What was an Amazon warrior doing in Mongolia in the 14th century? What was she doing buried in a grave next to a “trophy bride” bedecked in fine clothing and jewelry from Europe? Why did this female warrior, who towered over both women and men of the time, have no teeth? Those questions and more are waiting to be answered as Siberian archeologists continue to analyze a skeleton found in northern Mongolia that belonged to a mysterious 14th century female fighter. Are you ready for Xena: Warrior Mongol?

“The buried person we discovered is a kind of ‘Mongolian Amazon’, a strong enough lady who can overcome some men. It can be assumed that she was a warrior, since she was buried with a long iron knife, hatchet, saddle with stirrups and a bronze bowl, an extremely rare attribute for female burials. She has large limb bones, which indicates her physical strength.”
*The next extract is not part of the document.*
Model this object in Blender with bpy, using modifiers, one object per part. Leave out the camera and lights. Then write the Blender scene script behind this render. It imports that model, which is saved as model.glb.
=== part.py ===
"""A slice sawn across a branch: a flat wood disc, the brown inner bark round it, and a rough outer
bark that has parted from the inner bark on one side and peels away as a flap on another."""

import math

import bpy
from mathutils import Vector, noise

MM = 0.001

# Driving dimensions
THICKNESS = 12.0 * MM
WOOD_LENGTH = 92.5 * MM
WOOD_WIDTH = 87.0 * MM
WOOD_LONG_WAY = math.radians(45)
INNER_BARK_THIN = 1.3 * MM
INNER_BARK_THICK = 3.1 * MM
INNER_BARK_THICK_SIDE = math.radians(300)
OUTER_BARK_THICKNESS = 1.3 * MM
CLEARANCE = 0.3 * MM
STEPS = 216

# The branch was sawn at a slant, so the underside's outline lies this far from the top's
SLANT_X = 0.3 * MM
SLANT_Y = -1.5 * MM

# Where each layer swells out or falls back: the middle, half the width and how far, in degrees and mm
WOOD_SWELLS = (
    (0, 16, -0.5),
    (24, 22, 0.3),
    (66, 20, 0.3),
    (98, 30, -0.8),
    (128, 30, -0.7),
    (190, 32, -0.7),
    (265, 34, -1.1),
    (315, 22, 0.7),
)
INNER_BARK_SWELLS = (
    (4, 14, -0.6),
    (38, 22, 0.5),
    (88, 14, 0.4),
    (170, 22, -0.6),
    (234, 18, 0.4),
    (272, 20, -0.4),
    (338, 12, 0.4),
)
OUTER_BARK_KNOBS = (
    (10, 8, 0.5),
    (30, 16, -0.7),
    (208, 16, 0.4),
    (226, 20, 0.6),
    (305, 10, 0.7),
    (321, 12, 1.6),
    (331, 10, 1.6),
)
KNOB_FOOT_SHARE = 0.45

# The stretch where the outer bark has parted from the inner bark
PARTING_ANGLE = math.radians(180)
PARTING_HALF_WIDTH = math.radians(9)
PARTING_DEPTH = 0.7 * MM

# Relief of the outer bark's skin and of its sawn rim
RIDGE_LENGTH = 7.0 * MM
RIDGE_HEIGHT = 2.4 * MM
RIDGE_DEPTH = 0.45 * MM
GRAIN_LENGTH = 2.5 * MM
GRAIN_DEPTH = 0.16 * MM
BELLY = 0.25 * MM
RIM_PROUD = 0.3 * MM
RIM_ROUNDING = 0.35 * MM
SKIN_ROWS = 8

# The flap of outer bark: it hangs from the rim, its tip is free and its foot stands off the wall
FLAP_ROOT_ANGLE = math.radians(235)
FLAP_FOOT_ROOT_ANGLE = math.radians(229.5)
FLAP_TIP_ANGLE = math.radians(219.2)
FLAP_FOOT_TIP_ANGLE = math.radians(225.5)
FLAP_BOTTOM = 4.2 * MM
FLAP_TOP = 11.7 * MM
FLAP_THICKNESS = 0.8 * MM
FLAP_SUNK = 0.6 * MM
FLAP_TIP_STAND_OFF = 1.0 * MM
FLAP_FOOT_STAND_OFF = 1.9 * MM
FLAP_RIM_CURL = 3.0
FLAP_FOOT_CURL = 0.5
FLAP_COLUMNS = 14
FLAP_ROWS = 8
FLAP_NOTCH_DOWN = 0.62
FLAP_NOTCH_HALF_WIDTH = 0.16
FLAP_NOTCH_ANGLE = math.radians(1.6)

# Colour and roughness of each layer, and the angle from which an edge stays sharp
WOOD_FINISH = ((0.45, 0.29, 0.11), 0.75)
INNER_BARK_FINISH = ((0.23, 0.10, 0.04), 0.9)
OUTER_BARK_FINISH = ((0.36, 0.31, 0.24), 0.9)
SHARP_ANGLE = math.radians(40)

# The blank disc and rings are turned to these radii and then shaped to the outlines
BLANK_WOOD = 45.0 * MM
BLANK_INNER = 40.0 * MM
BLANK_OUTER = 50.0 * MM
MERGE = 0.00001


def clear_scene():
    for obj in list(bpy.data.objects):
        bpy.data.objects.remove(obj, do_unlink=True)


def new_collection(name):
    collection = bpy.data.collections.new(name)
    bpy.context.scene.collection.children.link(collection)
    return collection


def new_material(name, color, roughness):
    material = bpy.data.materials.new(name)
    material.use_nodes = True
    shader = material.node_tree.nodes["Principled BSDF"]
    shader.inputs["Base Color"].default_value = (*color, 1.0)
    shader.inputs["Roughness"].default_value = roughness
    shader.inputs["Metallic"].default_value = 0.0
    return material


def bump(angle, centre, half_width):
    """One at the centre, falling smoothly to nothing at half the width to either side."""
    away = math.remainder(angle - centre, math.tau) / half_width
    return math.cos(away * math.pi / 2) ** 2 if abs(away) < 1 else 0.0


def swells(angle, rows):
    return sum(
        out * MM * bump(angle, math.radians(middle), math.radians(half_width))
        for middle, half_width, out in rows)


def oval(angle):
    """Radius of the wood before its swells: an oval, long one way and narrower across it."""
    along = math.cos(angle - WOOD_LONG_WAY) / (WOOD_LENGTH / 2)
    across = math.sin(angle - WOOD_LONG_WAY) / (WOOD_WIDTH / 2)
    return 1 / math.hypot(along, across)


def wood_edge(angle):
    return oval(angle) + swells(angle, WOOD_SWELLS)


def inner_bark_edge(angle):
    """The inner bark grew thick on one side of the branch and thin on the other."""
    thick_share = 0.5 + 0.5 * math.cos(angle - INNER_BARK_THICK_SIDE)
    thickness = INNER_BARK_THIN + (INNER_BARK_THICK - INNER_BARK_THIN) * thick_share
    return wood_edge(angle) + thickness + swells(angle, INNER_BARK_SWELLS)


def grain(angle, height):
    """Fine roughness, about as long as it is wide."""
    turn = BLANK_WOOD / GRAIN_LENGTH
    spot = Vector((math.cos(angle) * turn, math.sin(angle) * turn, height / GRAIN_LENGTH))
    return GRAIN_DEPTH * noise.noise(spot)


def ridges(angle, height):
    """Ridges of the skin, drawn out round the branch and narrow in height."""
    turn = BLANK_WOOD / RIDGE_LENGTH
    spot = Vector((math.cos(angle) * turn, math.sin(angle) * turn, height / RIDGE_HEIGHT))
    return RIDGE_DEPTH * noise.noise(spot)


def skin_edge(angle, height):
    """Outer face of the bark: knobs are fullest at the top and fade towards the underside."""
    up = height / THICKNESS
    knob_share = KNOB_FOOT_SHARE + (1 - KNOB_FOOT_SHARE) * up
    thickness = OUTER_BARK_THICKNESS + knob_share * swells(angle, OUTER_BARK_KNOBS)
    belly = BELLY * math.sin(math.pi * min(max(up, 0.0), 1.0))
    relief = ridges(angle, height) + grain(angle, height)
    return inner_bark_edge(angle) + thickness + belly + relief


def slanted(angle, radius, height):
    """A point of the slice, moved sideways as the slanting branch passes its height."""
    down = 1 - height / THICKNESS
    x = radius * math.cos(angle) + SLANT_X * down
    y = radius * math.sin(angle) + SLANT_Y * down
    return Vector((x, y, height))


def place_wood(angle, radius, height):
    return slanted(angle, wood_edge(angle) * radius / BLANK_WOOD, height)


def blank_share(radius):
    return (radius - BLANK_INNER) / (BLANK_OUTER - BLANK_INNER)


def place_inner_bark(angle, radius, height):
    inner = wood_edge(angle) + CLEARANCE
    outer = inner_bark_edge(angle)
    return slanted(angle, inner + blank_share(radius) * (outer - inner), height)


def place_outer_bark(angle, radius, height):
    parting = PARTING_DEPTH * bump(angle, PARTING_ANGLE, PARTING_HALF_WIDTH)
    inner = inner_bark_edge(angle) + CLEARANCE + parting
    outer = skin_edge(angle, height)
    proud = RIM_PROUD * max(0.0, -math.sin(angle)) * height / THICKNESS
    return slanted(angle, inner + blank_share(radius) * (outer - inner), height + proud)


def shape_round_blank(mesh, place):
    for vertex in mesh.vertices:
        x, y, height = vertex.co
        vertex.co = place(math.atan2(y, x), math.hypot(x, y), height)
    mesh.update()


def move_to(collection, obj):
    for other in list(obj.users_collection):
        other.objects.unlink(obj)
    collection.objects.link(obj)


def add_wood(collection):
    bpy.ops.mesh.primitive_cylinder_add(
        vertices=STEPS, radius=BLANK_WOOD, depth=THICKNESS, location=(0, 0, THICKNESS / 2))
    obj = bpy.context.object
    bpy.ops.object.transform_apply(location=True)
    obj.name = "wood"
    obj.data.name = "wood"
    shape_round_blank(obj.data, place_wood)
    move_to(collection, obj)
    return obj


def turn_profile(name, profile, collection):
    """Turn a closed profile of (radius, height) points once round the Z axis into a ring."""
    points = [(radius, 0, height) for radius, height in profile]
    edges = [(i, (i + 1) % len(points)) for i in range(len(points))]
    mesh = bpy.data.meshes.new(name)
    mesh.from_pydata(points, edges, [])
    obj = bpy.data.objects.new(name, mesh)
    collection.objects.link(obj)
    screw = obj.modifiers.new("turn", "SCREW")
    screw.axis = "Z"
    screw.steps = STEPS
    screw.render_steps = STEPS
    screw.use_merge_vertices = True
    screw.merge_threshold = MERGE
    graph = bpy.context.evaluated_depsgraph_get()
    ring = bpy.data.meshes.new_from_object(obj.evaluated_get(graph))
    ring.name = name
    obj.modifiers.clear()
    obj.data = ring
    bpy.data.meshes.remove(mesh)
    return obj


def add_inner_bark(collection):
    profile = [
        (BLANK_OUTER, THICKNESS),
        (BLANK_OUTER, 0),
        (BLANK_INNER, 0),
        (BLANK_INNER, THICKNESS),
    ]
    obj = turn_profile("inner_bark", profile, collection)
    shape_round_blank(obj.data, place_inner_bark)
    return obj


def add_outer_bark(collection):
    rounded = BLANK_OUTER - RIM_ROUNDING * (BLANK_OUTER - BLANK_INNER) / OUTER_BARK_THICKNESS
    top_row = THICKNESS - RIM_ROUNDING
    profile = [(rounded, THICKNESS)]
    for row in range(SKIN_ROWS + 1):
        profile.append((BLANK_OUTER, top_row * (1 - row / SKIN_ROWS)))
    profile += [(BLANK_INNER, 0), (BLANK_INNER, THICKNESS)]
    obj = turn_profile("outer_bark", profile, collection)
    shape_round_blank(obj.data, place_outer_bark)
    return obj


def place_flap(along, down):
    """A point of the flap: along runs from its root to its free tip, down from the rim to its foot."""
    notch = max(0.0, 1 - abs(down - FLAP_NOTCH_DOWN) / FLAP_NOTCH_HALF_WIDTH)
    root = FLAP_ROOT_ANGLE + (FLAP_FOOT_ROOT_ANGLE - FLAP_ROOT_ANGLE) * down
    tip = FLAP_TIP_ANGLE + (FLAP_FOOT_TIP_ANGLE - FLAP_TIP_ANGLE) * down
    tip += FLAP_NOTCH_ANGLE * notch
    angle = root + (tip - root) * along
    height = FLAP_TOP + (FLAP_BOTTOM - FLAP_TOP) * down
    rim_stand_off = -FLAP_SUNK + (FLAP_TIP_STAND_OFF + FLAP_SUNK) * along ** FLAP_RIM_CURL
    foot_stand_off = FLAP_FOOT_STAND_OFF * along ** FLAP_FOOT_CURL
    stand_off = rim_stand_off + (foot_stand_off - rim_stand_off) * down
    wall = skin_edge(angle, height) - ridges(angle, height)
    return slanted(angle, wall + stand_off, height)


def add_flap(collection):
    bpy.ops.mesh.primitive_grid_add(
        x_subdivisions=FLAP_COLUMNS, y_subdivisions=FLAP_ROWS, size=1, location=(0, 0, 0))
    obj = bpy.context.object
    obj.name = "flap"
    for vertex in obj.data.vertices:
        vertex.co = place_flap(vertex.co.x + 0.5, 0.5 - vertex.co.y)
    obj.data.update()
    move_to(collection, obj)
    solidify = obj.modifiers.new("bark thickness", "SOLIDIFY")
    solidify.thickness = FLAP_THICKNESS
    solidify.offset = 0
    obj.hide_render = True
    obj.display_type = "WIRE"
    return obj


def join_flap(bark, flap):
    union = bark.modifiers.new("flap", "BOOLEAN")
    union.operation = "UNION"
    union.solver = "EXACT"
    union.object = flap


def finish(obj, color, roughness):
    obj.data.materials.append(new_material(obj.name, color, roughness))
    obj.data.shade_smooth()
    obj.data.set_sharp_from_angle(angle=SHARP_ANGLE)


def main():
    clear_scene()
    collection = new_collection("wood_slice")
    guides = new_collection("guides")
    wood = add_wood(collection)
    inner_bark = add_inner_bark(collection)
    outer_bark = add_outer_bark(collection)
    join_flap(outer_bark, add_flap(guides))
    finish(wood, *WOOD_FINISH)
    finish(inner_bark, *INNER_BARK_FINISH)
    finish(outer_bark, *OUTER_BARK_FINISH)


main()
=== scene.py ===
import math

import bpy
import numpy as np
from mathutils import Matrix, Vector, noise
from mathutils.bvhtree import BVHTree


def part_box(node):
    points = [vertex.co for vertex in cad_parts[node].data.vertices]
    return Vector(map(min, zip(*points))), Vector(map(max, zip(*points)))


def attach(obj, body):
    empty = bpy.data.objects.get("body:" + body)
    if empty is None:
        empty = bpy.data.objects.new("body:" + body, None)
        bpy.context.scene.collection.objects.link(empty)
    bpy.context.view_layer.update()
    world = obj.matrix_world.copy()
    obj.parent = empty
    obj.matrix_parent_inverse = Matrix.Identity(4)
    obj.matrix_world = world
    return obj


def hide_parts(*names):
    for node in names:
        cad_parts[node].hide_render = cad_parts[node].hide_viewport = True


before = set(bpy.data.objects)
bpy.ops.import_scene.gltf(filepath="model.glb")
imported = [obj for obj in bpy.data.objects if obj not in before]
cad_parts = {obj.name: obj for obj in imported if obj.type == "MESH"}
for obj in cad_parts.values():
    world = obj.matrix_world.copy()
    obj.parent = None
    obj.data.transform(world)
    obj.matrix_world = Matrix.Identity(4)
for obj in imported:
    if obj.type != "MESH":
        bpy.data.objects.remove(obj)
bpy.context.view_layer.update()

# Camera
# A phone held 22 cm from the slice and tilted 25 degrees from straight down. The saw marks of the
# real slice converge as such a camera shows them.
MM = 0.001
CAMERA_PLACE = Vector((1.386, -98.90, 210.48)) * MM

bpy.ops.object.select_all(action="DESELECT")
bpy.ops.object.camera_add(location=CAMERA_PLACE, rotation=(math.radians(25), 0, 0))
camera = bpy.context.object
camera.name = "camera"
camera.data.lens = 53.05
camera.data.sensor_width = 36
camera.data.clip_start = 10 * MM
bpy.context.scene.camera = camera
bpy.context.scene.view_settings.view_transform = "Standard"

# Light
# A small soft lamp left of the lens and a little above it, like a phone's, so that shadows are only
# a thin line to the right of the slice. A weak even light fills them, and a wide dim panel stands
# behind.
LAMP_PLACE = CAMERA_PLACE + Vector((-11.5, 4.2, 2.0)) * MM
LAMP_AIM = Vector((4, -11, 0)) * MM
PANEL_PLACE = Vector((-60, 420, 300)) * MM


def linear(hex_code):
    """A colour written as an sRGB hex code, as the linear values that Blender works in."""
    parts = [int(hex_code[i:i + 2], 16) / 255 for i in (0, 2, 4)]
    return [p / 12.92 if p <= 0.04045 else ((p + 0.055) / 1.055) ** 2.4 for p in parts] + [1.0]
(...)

Artur Kharinsky, a well-known Russian archeologist and professor at Irkutsk National Research Technical University, led the expedition to Khövsgöl Province, the northernmost province of Mongolia on the border with Russia. There at the Urd Khyar 1 excavation site they found a hollow log that was the wooden burial coffin of a 30 to 40-year-old woman who was almost 5 feet 11 inches tall (180 cm). Everything it the casket was warrior-related … except the skeleton itself. There’s no way the Mongols let women fight alongside men on their raids, was there?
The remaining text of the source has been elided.